The letter was also signed by New Democrat Coalition Reps. Bill Foster (Ill.), Rush Holt (N.J.), Christopher Murphy (Conn.), Laura Richardson (Calif.) and Patrick Murphy (Pa.), who is also a member of the fiscally conservative Blue Dog Coalition.
The White House press office did not respond to a request for comment about the proposed executive order. Still, Cummings and his colleagues hinted in the letter that the proposal, which first emerged earlier this year, could be revived this summer much to the delight of labor groups such as the Service Employees International Union.
There are a lot of priorities for workers right now who are struggling, SEIU spokeswoman Lori Lodes said. High road contracting is important to try and rebuild the middle class, and there are other priorities that we have that have a similar end goal: create more good jobs.
Exact details of the proposed executive order are unclear.

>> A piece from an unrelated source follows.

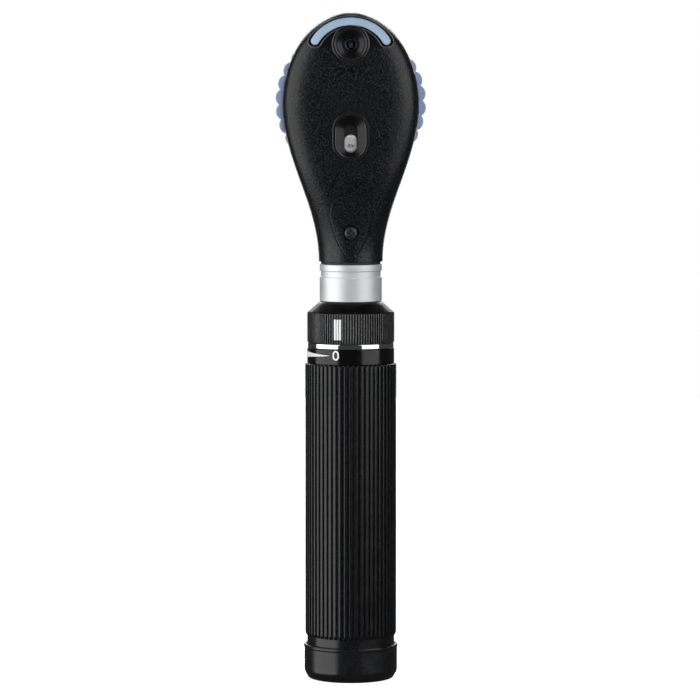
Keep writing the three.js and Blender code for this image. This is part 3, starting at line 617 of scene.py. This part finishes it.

But according to a purported draft provided to Roll Call and distributed by the White House late last year, the administrations goal is to bulk up the federal salary requirements for contractors to promote President Obamas agenda to create good jobs and expand the middle class.
Federal contracting has ballooned since the beginning of the Bush administration: goods and services contracting totaled over $500 billion in 2008, more than double the level in 2000 and equal to over three percent of the total U.S. economy, the memo states.
The executive order would also blacklist contractors who have been cited for environmental, tax and other violations, according to the memo. The left-leaning Center for American Progress Action Fund on Thursday suggested that such a policy may have prevented BPs massive ongoing oil spill in the Gulf of Mexico.